Secondo il Tribunale le lavorazioni della ricorrente poi sono perfettamente riconducibili alle fasi lavorative previste contrattualmente poiché di andamento non lineare, per prodotti diversi, con riduzioni di attività e picchi tipici della stagionalità e dell’avviamento per fase; per il Giudice in sostanza “Considerando che il contratto della ricorrente era proprio quello articolato su più fasi di lavorazione ai sensi della lett. b) dell’art. 21 CCNL di settore, si rientra sempre nel perimetro di legittimità del rapporto.

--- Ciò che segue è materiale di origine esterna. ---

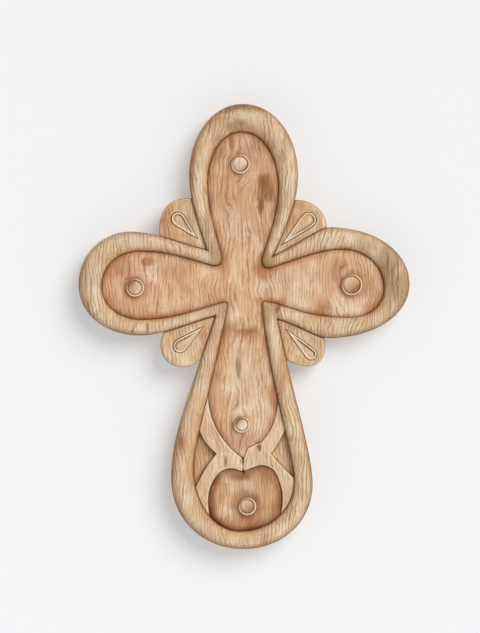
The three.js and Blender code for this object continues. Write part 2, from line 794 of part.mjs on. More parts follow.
// The hanger
add('hanger_plate', hangerPlate(pivotDepth), brass);
add('hanger_ring', hangerRing(pivotDepth), brass);
screwPlaces().forEach((place, index) => {
  const screw = turnedPiece(screwProfile(), place, recessDeep - plateThick, -1);
  add(index === 0 ? 'hanger_screw_left' : 'hanger_screw_right', screw, brass);
});

export default cross;
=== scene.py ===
"""The looks of a wooden wall cross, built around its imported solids.

Lengths inside this script are millimetres, and meshes are written in metres. Outlines are drawn in (x, z) as
seen from the front, and depths are measured forwards from the flat back.
"""

import math
from collections import namedtuple

import bmesh
import bpy
import numpy as np
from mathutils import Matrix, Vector, noise
from mathutils.geometry import delaunay_2d_cdt


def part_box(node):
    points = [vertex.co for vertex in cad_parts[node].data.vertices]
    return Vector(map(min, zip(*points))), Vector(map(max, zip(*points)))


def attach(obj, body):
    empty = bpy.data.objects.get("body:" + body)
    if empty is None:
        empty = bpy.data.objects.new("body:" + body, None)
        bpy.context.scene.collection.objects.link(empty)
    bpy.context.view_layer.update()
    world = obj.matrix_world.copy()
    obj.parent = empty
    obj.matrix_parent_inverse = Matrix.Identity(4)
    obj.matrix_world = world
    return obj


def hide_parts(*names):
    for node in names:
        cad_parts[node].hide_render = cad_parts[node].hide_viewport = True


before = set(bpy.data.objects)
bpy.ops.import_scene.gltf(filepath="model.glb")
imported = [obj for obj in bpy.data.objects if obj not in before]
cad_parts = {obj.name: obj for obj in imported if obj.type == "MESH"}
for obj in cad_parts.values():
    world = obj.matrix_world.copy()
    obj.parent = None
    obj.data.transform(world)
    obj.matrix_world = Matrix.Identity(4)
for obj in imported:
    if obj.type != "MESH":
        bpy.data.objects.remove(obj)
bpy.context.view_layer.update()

MM = 0.001
# The quarters around the middle, counterclockwise
QUARTERS = [(1, 1), (-1, 1), (-1, -1), (1, -1)]

# ---- Sizes ----

# The gap between the solids, which the dressed pieces close at the crossing and at the rims' mitres
GAP = 0.3
# How far outlines are moved out, so that only a hairline is left between the pieces
GROWTH = 0.14

# Depths of the boards' front, of the joint between them and of the recess, and half the recess's size
BOARD_FRONT = 9.0
BOARD_LAP = 4.5
RECESS_FLOOR = 6.0
RECESS_HALF = np.array([17.5, 15.0])
# How far the boards stay behind the pieces on them
BOARD_SUNK = 0.02

# Faces: the depths of the cut that gives the outline, of the wall and of the crown, how far in the edge
# between these is rounded, how far in the grid of points begins, its step, and how near points may lie
Face = namedtuple("Face", "cut wall crown round grid step closest")
PANEL = Face(13.1, 14.9, 16.0, 4.2, 2.52, 2.4, 0.42)
PETAL = Face(14.5, 15.6, 16.5, 2.2, 1.0, 1.7, 0.35)
DROP = Face(13.5, 16.0, 17.2, 0.6, 1.9, 1.1, 0.18)
SCROLL = Face(12.0, 14.5, 15.5, 1.2, 0.72, 1.9, 0.42)
FIELD = Face(10.0, 11.1, 11.5, 1.0, 0.6, 1.9, 0.42)
FOOT = Face(12.0, 12.9, 16.5, 6.5, 3.9, 2.4, 0.42)

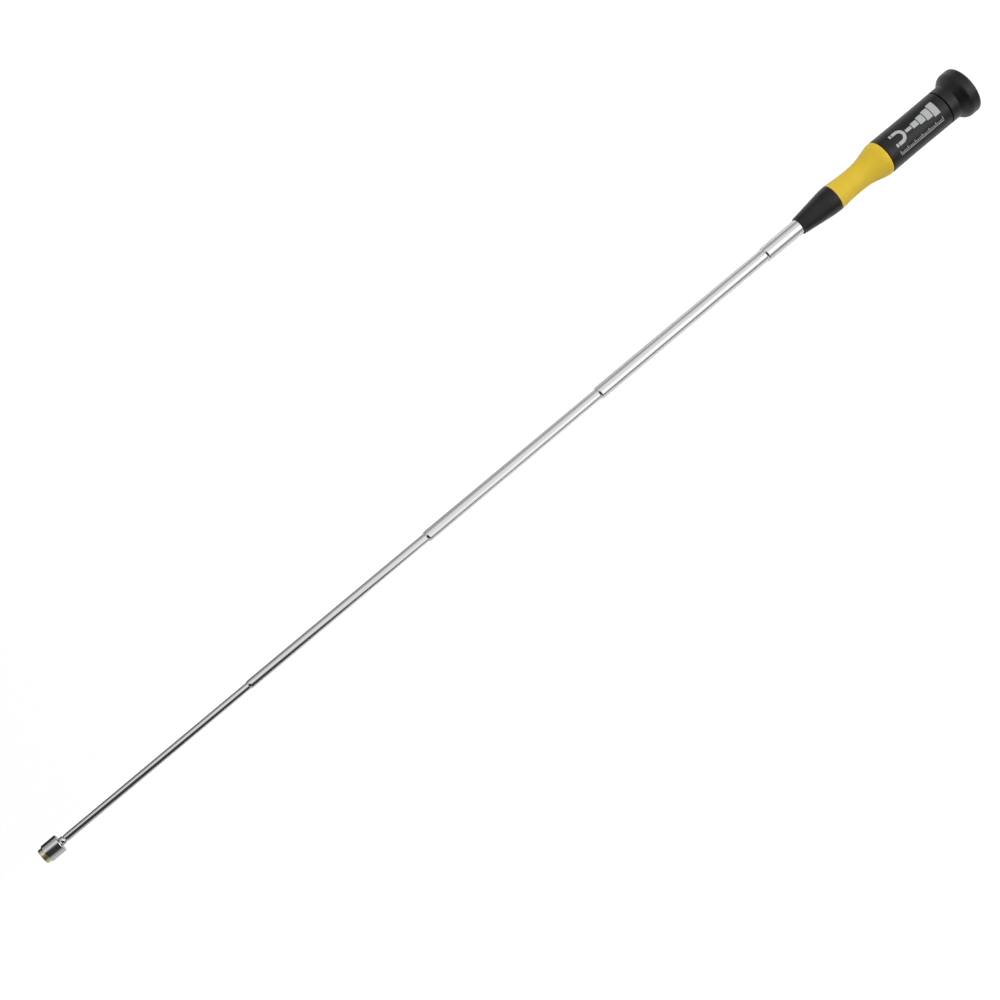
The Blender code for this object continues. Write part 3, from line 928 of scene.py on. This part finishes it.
studio = {
    "floorSize": 14.0,
    "floorColour": (0.90, 0.90, 0.895),
    "floorRoughness": 0.9,
    "floorGap": 0.05 * mm,
    "rimBehind": 3 * mm,          # the cap rests on its rim, this far behind its middle
    "floorGlow": (1.1, 1.1, 1.1),
    "floorWash": 0.9,             # share of the floor that the camera sees as an even glow
    "shadeColour": (0.03, 0.03, 0.03),
    "shadeAlong": (0.62, -0.02),  # dim strip behind the tool, deepest at the magnet
    "shadeAlongFront": (0.50, 0.10),
    "shadeFront": 0.35,           # a weaker one before it
    "shadeNear": (0.001, 0.006),
    "shadeFar": (0.45, 0.12),
    "fillPower": 16.5,
    "fillSize": 1.8,
    "fillHeight": 1.9,
    "fillAside": 0.45,
    "background": 1.05,
    "worldPower": 1.0,
    "horizon": 0.5,
    "overhead": 0.68,
    "overheadAt": 4,
    "overheadReach": (80, 30),
    "leanRange": (-0.2, 0.5),
    "bandSoft": 0.35,
    "sideUnit": 100,  # degrees that 1 stands for in the two tables below
    # lean, middle, half width, strength
    "softbox": (
        (0.02, 0.42, 0.22, 0.0),
        (0.156, 0.41, 0.24, 0.35),
        (0.269, 0.29, 0.24, 0.55),
        (0.326, 0.21, 0.22, 0.60),
        (0.38, 0.20, 0.20, 1.20),
        (0.45, 0.19, 0.20, 2.30),
    ),
    "flag": (
        (-0.133, 0.18, 0.44, 0.96),
        (-0.044, 0.50, 0.46, 0.95),
        (0.03, 0.72, 0.46, 0.93),
        (0.075, 0.86, 0.36, 0.82),
        (0.11, 0.92, 0.20, 0.75),
        (0.156, 0.90, 0.13, 0.72),
        (0.269, 0.70, 0.11, 0.34),
        (0.326, 0.58, 0.10, 0.44),
    ),
}


def makeFloor():
    # the tool lies on its cap's rim and on the magnet cup, so the floor slopes a little under it
    capLow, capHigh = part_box("swivel_cap")
    cupLow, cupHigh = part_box("magnet_cup")
    rimX = (capLow.x + capHigh.x) / 2 + studio["rimBehind"]
    cupX = (cupLow.x + cupHigh.x) / 2
    slope = math.atan2(cupLow.z - capLow.z, rimX - cupX)
    shape = bmesh.new()
    bmesh.ops.create_grid(shape, x_segments=2, y_segments=2, size=studio["floorSize"] / 2)
    turn = Matrix.Rotation(slope, 3, "Y")
    bmesh.ops.rotate(shape, verts=shape.verts, cent=(0, 0, 0), matrix=turn)
    bmesh.ops.translate(shape, verts=shape.verts, vec=(rimX, 0, capLow.z - studio["floorGap"]))
    mesh = bpy.data.meshes.new("floor")
    shape.to_mesh(mesh)
    shape.free()
    floor = bpy.data.objects.new("floor", mesh)
    bpy.context.scene.collection.objects.link(floor)
    finish = Finish("paleFloor", studio["floorColour"], 0.0, studio["floorRoughness"], 0.0)
    x, y = finish.parts(finish.place)[:2]
    behind = x.ramp(*studio["shadeAlong"]) * y.ramp(*studio["shadeNear"])
    before = x.ramp(*studio["shadeAlongFront"]) * (y * -1).ramp(*studio["shadeNear"])
    shade = (behind + before * studio["shadeFront"]) * y.size().ramp(*studio["shadeFar"])
    finish.set("Base Color", finish.blend(shade, studio["floorColour"], studio["shadeColour"]))
    seen = finish.node("ShaderNodeLightPath", {}, {}, "Is Camera Ray")
    glow = finish.node("ShaderNodeEmission", {}, {"Color": studio["floorGlow"], "Strength": 1.0})
    lit = Value(finish, finish.shader.outputs[0])
    mixed = {0: seen * studio["floorWash"], 1: lit, 2: glow}
    shown = finish.node("ShaderNodeMixShader", {}, mixed)
    finish.feed(finish.tree.nodes["Material Output"].inputs["Surface"], shown)
    floor.data.materials.append(finish.holder)
    floor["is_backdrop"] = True


def makeWorld():
    # a soft studio dome that changes along the mast (lean is the X part of a direction) and
    # round it (side is the angle in degrees from straight up, towards -Y)
    world = bpy.data.worlds.new("studio")
    bpy.context.scene.world = world
    tree = Tree(world)
    place = tree.node("ShaderNodeTexCoord", {}, {}, "Generated")
    lean, across, up = tree.parts(place)
    side = across.maths("ARCTAN2", across * -1, up) * (180 / math.pi)
    low, high = studio["leanRange"]
    unit = studio["sideUnit"]
    share = (lean - low) / (high - low)

    def band(stops):
        # a band of light or dark: its middle, half width and strength go by the lean
        shown = [((at - low) / (high - low), values) for at, *values in stops]
        ramp = tree.node("ShaderNodeValToRGB", {"stops": shown}, {"Fac": share})
        middle, half, strength = tree.parts(ramp)
        away = (side - middle * unit).size()
        soft = studio["bandSoft"]
        return away.ramp(half * unit * (1 + soft), half * unit * (1 - soft)) * strength

    overhead = (side - studio["overheadAt"]).size().ramp(*studio["overheadReach"])
    light = studio["horizon"] + overhead * studio["overhead"] + band(studio["softbox"])
    light = light * (1 - band(studio["flag"])) * studio["worldPower"]
    seen = tree.node("ShaderNodeLightPath", {}, {}, "Is Camera Ray")
    strength = light * (1 - seen) + seen * studio["background"]
    background = tree.tree.nodes["Background"]
    tree.feed(background.inputs["Strength"], strength)
    tree.feed(background.inputs["Color"], (1, 1, 1))


def makeFill():
    # a large soft lamp overhead that lights the matt surfaces evenly
    lamp = bpy.data.lights.new("fill", "AREA")
    lamp.shape = "SQUARE"
    lamp.size = studio["fillSize"]
    lamp.energy = studio["fillPower"]
    holder = bpy.data.objects.new("fill", lamp)
    bpy.context.scene.collection.objects.link(holder)
    middle = (cadBox[0] + cadBox[1]) / 2
    holder.location = (middle.x, studio["fillAside"], studio["fillHeight"])
    aim = Vector((middle.x, 0, 0)) - holder.location
    holder.rotation_euler = aim.to_track_quat("-Z", "Y").to_euler()
    holder.visible_glossy = False
    holder.visible_camera = False


view = {
    "focal": 1.983,                 # focal length over the width of the view
    "sensor": 36.0,
    "tilt": math.radians(8.4),      # it leans this far towards the handle
    "roll": math.radians(39.925),   # the mast rises this steeply across it
    "place": (0.14515, -0.00995, 1.04624),
}


def makeCamera():
    data = bpy.data.cameras.new("camera")
    data.sensor_width = view["sensor"]
    data.lens = view["focal"] * view["sensor"]
    camera = bpy.data.objects.new("camera", data)
    bpy.context.scene.collection.objects.link(camera)
    alongMast = Vector((math.cos(view["tilt"]), 0, math.sin(view["tilt"])))
    across = Vector((0, -1, 0))
    roll = view["roll"]
    right = alongMast * math.cos(roll) + across * math.sin(roll)
    up = alongMast * math.sin(roll) - across * math.cos(roll)
    turn = Matrix((right, up, right.cross(up))).transposed()
    camera.matrix_world = Matrix.Translation(view["place"]) @ turn.to_4x4()
    bpy.context.scene.camera = camera


makeFloor()
makeWorld()
makeFill()
makeCamera()
bpy.context.scene.view_settings.view_transform = "Standard"
print("studio made")

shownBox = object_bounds()
for name, box in (("cad", cadBox), ("shown", shownBox)):
    print(name, "box", [round(value, 5) for corner in box for value in corner])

Dunque, non sussistono le caratteristiche necessarie per ritenere che si possa ricondurre l’odierna fattispecie in quelle ipotesi in cui vi sia una stabile e continuativa adibizione del dipendente a mansioni svincolate dall’attività agricola”.

Sul punto si segnala una recente sentenza della Cassazione secondo cui : «In tema di contratti di lavoro a tempo determinato, non è, di per sé, qualificabile come attività agricola stagionale, ai sensi degli artt. 5, comma 4-ter, del d.lgs. n. 368 del 2001 e 21, comma 2, del d.lgs. n. 81 del 2015, quella, idonea a perpetuarsi nel tempo, che non dipenda dall’ordinaria scansione temporale delle comuni incombenze attinenti alla detta attività agricola; ne consegue che i lavoratori addetti stabilmente (ed oltre i tempi indicati nella normativa nazionale in tema di contratti a tempo determinato) alle attività imprenditoriali connesse alle necessità operative che proseguono per tutto il corso dell’anno – come quelle di custodia, riparazione e manutenzione degli impianti e dei macchinari, e, in genere, di preparazione alla nuova stagione piena – devono essere dipendenti a tempo indeterminato e non lavoratori stagionali, anche quando l’attività produttiva come tale, considerata nel suo complesso, abbia carattere stagionale»)……” (Cassazione civile, sez. lav., 11/12/2023, n. 34561).